What are the key takeaways on what Verallia’s Zaragoza furnace means for the company, competitors, and the glass packaging industry?
- Verallia is turning decarbonization from a target into plant-level operating reality, which gives its climate strategy more credibility.
- The Zaragoza asset is as much about flexibility and resilience as emissions reduction, which is crucial in glass manufacturing.
- Hybrid furnace technology looks like a transitional model that can scale faster than a full fleet shift to all-electric melting.
- The Spanish investment strengthens Verallia’s position in Iberia, where customer demand for lower-carbon packaging is rising.
- Competitors with older, less adaptable furnace bases may face relative disadvantage if buyers begin screening more aggressively on carbon intensity.
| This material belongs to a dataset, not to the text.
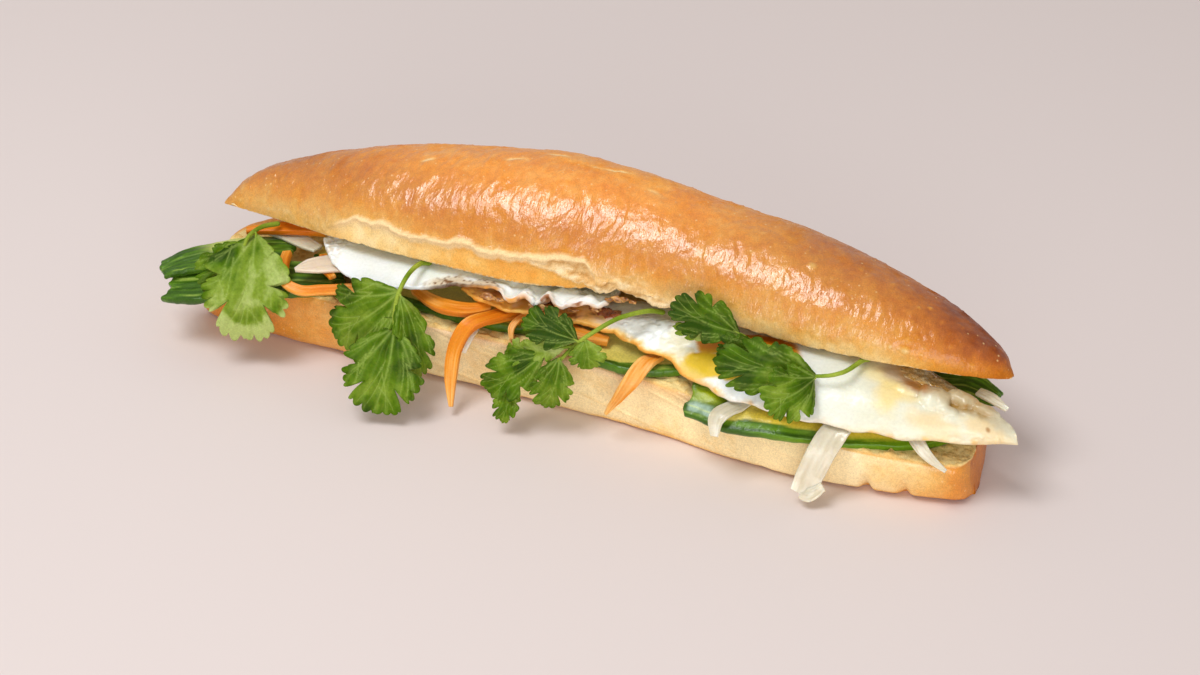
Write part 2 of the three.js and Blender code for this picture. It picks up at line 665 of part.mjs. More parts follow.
function stalk(path, radius) {
  const curve = smoothPath(path);
  const steps = Math.max(2, Math.round(curve.getLength() / 4));
  const rings = Array.from({ length: steps + 1 }, (_, i) => {
    const at = i / steps;
    const centre = curve.getPoint(at);
    const tangent = curve.getTangent(at);
    const side = new THREE.Vector3(1, 0.2, 0).cross(tangent).normalize();
    const up = tangent.clone().cross(side);
    const size = radius * (1 - 0.35 * at);
    return Array.from({ length: 6 }, (_unused, k) => {
      const angle = (k / 6) * 2 * Math.PI;
      const point = centre.clone().addScaledVector(side, size * Math.cos(angle));
      return point.addScaledVector(up, size * Math.sin(angle)).toArray();
    });
  });
  return loft(rings);
}

// A leaflet's own stalk leaves the nearest of the sprig's stalks and runs into its midrib.
function petiole([foot, tip], stalks) {
  const [from, to] = [vector(foot), vector(tip)];
  const near = stalks.flatMap((path) => smoothPath(path).getPoints(40));
  near.sort((a, b) => a.distanceTo(from) - b.distanceTo(from));
  const inside = from.clone().lerp(to, 0.14);
  return stalk([near[0], from, inside].map((p) => p.toArray()), PETIOLE_RADIUS);
}

function sprig({ stalks, leaflets }) {
  const pieces = stalks.map((path, i) => stalk(path, i ? STEM_RADIUS * 0.7 : STEM_RADIUS));
  for (const row of leaflets) pieces.push(leaflet(row), petiole(row, stalks));
  return pieces.reduce((joined, piece) => joined.add(piece));
}

// ---------------------------------------------------------------- the sandwich

const sandwich = new THREE.Group();

function addPiece(name, made, material) {
  const { vertProperties, triVerts } = made.getMesh();
  const geometry = new THREE.BufferGeometry();
  geometry.setAttribute("position", new THREE.BufferAttribute(vertProperties, 3));
  geometry.setIndex(new THREE.BufferAttribute(triVerts, 1));
  geometry.computeVertexNormals();
  const mesh = new THREE.Mesh(geometry, material);
  mesh.name = name;
  sandwich.add(mesh);
}

addPiece("bread_roll", breadRoll(), crustMaterial());
for (const [name, slice] of Object.entries(CUCUMBERS)) {
  const made = band({ thick: CUCUMBER_THICK, steps: 10, columns: 3, ...slice });
  addPiece(name, made, cucumberMaterial());
}
for (const [name, shred] of Object.entries(CARROTS)) {
  addPiece(name, band({ thick: CARROT_THICK, steps: 11, ...shred }), carrotMaterial());
}
for (const [name, shred] of Object.entries(DAIKONS)) {
  const made = band({ thick: DAIKON_THICK, steps: 9, columns: 2, ...shred });
  const turn = band({ thick: 1, steps: 4, ...DAIKON_TURN });
  addPiece(name, name === "daikon_wide" ? made.add(turn) : made, daikonMaterial());
}
addPiece("egg_left", eggSheet(EGG_LEFT), eggMaterial());
addPiece("egg_right", eggSheet(EGG_RIGHT), eggMaterial());
for (const [name, plan] of Object.entries(SPRIGS)) {
  addPiece(name, sprig(plan), leafMaterial());
}

// The origin is under the middle of the sandwich, on the surface that it lies on.
const extent = new THREE.Box3().setFromObject(sandwich, true);
const middle = extent.getCenter(new THREE.Vector3());
sandwich.children.forEach((mesh) => {
  mesh.position.set(-middle.x, -middle.y, -extent.min.z);
});

export default sandwich;
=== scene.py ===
# %% [markdown]
# # A banh mi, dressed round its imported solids
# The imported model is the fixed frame: every solid in it has its real size and place. This
# script makes a finely detailed piece for each of them, in the same metres and the same
# place, and gives every piece a material. Foods are soft and uneven, so most pieces start
# as a flat primitive whose points are carried to a curved place by a formula. That is how a
# baker or a cook would describe them too: a sheet of egg, a band of carrot, a fan of leaf.

import math
from types import SimpleNamespace as Facts

import bmesh
import bpy
import numpy as np
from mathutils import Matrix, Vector
from numpy.linalg import norm


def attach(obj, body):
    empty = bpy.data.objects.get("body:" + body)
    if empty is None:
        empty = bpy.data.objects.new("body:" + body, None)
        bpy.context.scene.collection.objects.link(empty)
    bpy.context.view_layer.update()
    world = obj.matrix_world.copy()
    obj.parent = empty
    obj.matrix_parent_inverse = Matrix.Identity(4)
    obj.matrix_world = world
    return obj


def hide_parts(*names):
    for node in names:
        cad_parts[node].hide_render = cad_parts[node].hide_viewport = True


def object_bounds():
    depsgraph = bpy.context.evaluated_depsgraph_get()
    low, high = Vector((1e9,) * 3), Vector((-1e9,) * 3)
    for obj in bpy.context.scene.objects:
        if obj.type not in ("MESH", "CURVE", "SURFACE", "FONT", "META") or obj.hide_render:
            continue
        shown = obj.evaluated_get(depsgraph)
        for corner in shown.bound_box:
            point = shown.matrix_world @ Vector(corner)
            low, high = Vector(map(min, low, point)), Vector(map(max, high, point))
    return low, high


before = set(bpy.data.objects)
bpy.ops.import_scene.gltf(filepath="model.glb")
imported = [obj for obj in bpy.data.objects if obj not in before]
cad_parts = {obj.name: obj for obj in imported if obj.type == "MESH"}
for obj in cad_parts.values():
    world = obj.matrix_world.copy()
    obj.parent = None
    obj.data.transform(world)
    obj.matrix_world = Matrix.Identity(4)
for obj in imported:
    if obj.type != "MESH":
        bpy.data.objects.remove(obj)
CAD_BOX = [list(corner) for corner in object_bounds()]
bpy.ops.object.select_all(action="DESELECT")
print("frame:", len(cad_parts), "solids, box", CAD_BOX)

# %% [markdown]
# ## Millimetres on the bench, metres in the scene
# A cook measures food in millimetres, so the tables below are in millimetres too, in the
# same working frame as the solids: x runs along the roll, y from the open front (-) to the
# hinge (+), z is up. SHIFT takes that frame to the scene's own origin.

# %% The working frame
SHIFT = np.array([1.15, 9.52, 0.0])
MM = 0.001


def to_scene(points):
    """Working millimetres to scene metres, kept inside the solids' own box."""
    low, high = np.array(CAD_BOX)
    return np.clip((points + SHIFT) * MM, low, high)


# %% [markdown]
# ## Smooth values along a line
# A loaf changes slowly along its length. It is easiest to give its width and height at a
# dozen stations and to let a smooth curve run through them. rise and fall fade one finish
# into the next, and bump makes a soft hill. cubic is the piece of curve between two of them.

# %% Values along a line


def cubic(f, start, start_slope, end, end_slope):
    """A cubic from start to end, for f from 0 to 1, that leaves and arrives at its slopes."""
    return ((2 * f**3 - 3 * f**2 + 1) * start + (f**3 - 2 * f**2 + f) * start_slope
            + (3 * f**2 - 2 * f**3) * end + (f**3 - f**2) * end_slope)


def values_at(stations, places):
    """Smooth values between stations, each [place, value, value, ...]."""
    rows = np.asarray(stations, float)
    x, v = rows[:, 0], rows[:, 1:]
    slope = np.empty_like(v)
    slope[1:-1] = (v[2:] - v[:-2]) / (x[2:] - x[:-2])[:, None]
    slope[0] = (v[1] - v[0]) / (x[1] - x[0])
    slope[-1] = (v[-1] - v[-2]) / (x[-1] - x[-2])
    places = np.asarray(places, float)
    i = np.clip(np.searchsorted(x, places) - 1, 0, len(x) - 2)
    span = (x[i + 1] - x[i])[:, None]
    t = np.clip((places[:, None] - x[i][:, None]) / span, 0, 1)
    return cubic(t, v[i], span * slope[i], v[i + 1], span * slope[i + 1]).T


def rise(x, low, high):
    """0 up to low, 1 from high on, and a smooth step between them."""
    t = np.clip((x - low) / (high - low), 0, 1)
    return t * t * (3 - 2 * t)


def fall(x, low, high):
    """1 up to low, 0 from high on: the other way round."""
    return 1 - rise(x, low, high)


def bump(x, centre, width):
    return np.exp(-(((x - centre) / width) ** 2))


def uneven(a, b=0.0):
    """A steady small unevenness, between -1 and 1."""
    return np.sin(a * 1.7 + b * 2.3 + 0.6) * 0.6 + np.sin(a * 3.9 - b * 1.3) * 0.4


def unit(v):
    return v / np.maximum(norm(v, axis=-1, keepdims=True), 1e-9)


print("halfway between two stations:", values_at([[0, 0], [1, 1], [2, 4]], [0.5]).round(3))

# %% [markdown]
# ## Grain
# Nothing baked or grown is even. This is value noise: every corner of a lattice has its own
# fixed value, and a point in between gets a smooth mix of the eight round it. Adding finer
# and finer layers gives lumps with pits on them. It is the same on every run.

# %% Noise in layers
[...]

- The project arrives while Verallia is still managing weak demand and tighter credit optics, so execution discipline will matter more than headlines.
- Short-term share recovery suggests some investor openness, but the stock still trades far below last year’s bid-era valuation benchmark.
- The real test is whether lower-carbon assets also improve energy efficiency, customer stickiness, and return on invested capital.
- Zaragoza could serve as a repeatable template for future furnace upgrades across Europe if operational results hold up.
- For the wider industry, this is another sign that decarbonization in packaging will be decided by industrial economics, not branding language.